Dewani also describes frequent phone calls and text messages with a taxi driver that he says were communications about vacation plans while in Cape Town, as well as being ordered to get out of a moving car by assailants who had commandeered it.
"I recall hitting the ground and the car speeding away," Dewani says. "The last thing I had said to Anni was to be quiet and not to say anything. I said this to her in Gujarati."
The taxi driver, Zola Tongo, is one of three men who were sentenced to long prison terms for Anni Dewani's murder.
George Bizos, a human rights lawyer, said there is a "fundamental difference" between the Dewani case and that of Pistorius, who said he shot Steenkamp through a closed toilet door in his home because he mistook her for an intruder. There was "no direct evidence" that Pistorius acted maliciously, according to Bizos.

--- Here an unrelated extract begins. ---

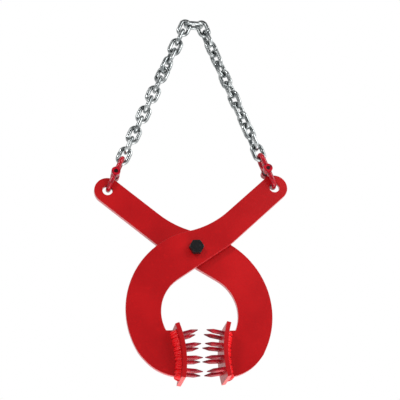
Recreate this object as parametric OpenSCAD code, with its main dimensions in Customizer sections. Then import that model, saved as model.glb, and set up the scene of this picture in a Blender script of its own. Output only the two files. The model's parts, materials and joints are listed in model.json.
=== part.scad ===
// Scissor lifting tongs: two crossed claw arms on one bolt, spiked jaws, and a
// chain sling that pulls the arms together through a connecting link in each eye.
// The tongs hang as in use: +Z up, front towards -Y, hook seat at the origin.

/* [Arms] */
// Thickness of each arm plate
plate_t = 10; // [8:0.5:12]
// Clear space between the two arm plates
plate_gap = 1.5; // [1.2:0.1:3]
// Chain eye beside the bolt, jaws closed
eye_x = 158; // [145:1:172]
// Chain eye above the bolt, jaws closed
eye_z = 120; // [110:1:130]
// Bore of the chain eye
eye_d = 19; // [18.6:0.1:21]
// Width of the straight part of each arm
arm_w = 50; // [44:1:56]
// Slope of the straight part of each arm
arm_slope = 41; // [39:0.5:43]
// Radius that blends the arm into the back of the claw
blend_r = 170; // [120:5:200]

/* [Claws] */
// Radius of the back of the claw
back_r = 156; // [150:1:162]
// Centre of the claw's back, towards the arm's own eye
back_x = 21; // [16:1:26]
// Centre of the claw's back, below the bolt
back_drop = 119; // [114:1:124]
// Radius of the claw's toe
toe_r = 85; // [75:1:95]
// Where the toe leaves the back, as an angle below level
toe_angle = 40; // [36:1:44]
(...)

In the Dewani trial, however, "there is direct evidence of incitement to kill by people who have already been convicted," he said. "The question is, are they telling the truth or is there a false motive?"
Judge Thokozile Masipa, one of the first black female judges in South Africa, delivered the Pistorius verdict. South Africa does not have a jury system. The penalty for a culpable homicide conviction ranges from a suspended sentence and a fine to as many as 15 years in prison.
Jeanette Traverso, a senior judge, will rule in the Dewani trial, which is expected to end in December. Traverso has shown little patience for delays, according to Kelly Phelps, a senior lecturer in the public law department at the University of Cape Town.
The judge has, Phelps said, "been quite stern and straightforward about the fact that the justice process comes first and the people's interest in it comes second."